By the way, I wonder if you or anybody else on the list can explain
something to me that I have never understood; why is it that in all
of human activity religion is the one and only one that is supposed
to be absolutely positively 100% immune from criticism, and anyone
who breaks this social convention is a terrible person almost by
definition?
Do you realize that my illustration, that we can come back to
theology with a scientific attitude, (and even take the work already
done by the greek and Indians, (and jewish and muslims later, btw),
and pursue it with the modern tools (Church-Turing thesis,
theoretical computer science, modal logics, mathematical logic,
physics, etc.) is the best, constructive way, to criticize all
*institutionalized* religion?
Are you aware that by criticizing such approach, you maintain the
field in the hands of those who have the dogma?

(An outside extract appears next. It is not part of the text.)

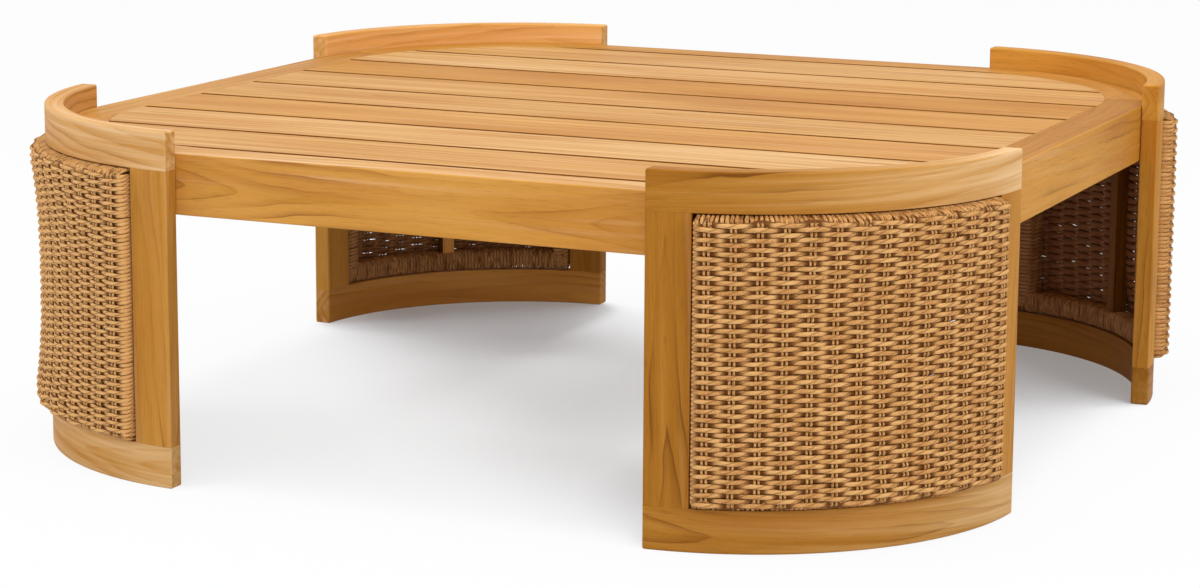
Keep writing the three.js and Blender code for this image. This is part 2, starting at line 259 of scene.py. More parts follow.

The answer to your question is plausibly because people like you
refuse the criticizing of religion, indeed, they seem to remain
inflexible about changing, or generalizing, its most basic notion:
God.
The debate God/ Non-God is utterly ridiculous, and it hides the
whole of what the greek theology was about: that is the question:
"is the physical universe reality, or is the physical universe only
an aspect, or a shadow, or an effect, or a border, of ... something
else (popularly called God)"?
By negating theology, you impose the theology according to which the
physical universe *is* the fundamental thing explaining (in
principle) all the others.
But that is what I doubt, and show non defensible if we assume
computationalism in the cognitive science.
Science has not decided between Plato's type of reality, or
Aristotle's one, and with Computationalism, Plato just send a ball
in the goal, ... and no one pretend the match is finished.
I got the feeling that most of the time, you talk like if you knew
the answer, or like if you were not interested in that field.
We can't criticize religions because the churches, with the help of
the main stream atheist (of your type), does not want us to come
back to reasoning at that level, yet.